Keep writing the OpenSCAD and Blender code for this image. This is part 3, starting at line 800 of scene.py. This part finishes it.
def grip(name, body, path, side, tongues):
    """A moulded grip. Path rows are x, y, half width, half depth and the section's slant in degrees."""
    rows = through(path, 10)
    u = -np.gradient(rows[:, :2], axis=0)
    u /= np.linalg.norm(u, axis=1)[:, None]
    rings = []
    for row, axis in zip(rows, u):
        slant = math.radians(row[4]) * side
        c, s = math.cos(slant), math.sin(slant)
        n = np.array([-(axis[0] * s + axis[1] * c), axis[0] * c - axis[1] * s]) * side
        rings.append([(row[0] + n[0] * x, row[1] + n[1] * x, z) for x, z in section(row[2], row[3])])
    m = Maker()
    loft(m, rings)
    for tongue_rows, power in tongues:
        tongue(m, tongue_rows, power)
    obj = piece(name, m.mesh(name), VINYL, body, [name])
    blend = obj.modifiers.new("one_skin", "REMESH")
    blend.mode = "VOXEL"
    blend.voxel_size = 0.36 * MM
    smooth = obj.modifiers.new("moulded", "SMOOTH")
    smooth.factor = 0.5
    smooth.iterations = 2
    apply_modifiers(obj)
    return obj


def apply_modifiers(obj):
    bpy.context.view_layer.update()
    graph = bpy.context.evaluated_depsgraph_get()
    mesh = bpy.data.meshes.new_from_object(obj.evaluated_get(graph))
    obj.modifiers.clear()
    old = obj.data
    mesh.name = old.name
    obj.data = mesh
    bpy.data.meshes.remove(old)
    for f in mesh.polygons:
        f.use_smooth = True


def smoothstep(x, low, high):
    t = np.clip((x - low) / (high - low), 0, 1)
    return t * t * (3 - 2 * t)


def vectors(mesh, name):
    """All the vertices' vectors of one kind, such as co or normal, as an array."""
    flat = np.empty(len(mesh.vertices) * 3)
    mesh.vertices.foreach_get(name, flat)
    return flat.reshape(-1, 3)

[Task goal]
Write the listing out again, exactly as it reads.

[Worked answer]
Keep writing the OpenSCAD and Blender code for this image. This is part 3, starting at line 800 of scene.py. This part finishes it.
def grip(name, body, path, side, tongues):
    """A moulded grip. Path rows are x, y, half width, half depth and the section's slant in degrees."""
    rows = through(path, 10)
    u = -np.gradient(rows[:, :2], axis=0)
    u /= np.linalg.norm(u, axis=1)[:, None]
    rings = []
    for row, axis in zip(rows, u):
        slant = math.radians(row[4]) * side
        c, s = math.cos(slant), math.sin(slant)
        n = np.array([-(axis[0] * s + axis[1] * c), axis[0] * c - axis[1] * s]) * side
        rings.append([(row[0] + n[0] * x, row[1] + n[1] * x, z) for x, z in section(row[2], row[3])])
    m = Maker()
    loft(m, rings)
    for tongue_rows, power in tongues:
        tongue(m, tongue_rows, power)
    obj = piece(name, m.mesh(name), VINYL, body, [name])
    blend = obj.modifiers.new("one_skin", "REMESH")
    blend.mode = "VOXEL"
    blend.voxel_size = 0.36 * MM
    smooth = obj.modifiers.new("moulded", "SMOOTH")
    smooth.factor = 0.5
    smooth.iterations = 2
    apply_modifiers(obj)
    return obj


def apply_modifiers(obj):
    bpy.context.view_layer.update()
    graph = bpy.context.evaluated_depsgraph_get()
    mesh = bpy.data.meshes.new_from_object(obj.evaluated_get(graph))
    obj.modifiers.clear()
    old = obj.data
    mesh.name = old.name
    obj.data = mesh
    bpy.data.meshes.remove(old)
    for f in mesh.polygons:
        f.use_smooth = True


def smoothstep(x, low, high):
    t = np.clip((x - low) / (high - low), 0, 1)
    return t * t * (3 - 2 * t)


def vectors(mesh, name):
    """All the vertices' vectors of one kind, such as co or normal, as an array."""
    flat = np.empty(len(mesh.vertices) * 3)
    mesh.vertices.foreach_get(name, flat)
    return flat.reshape(-1, 3)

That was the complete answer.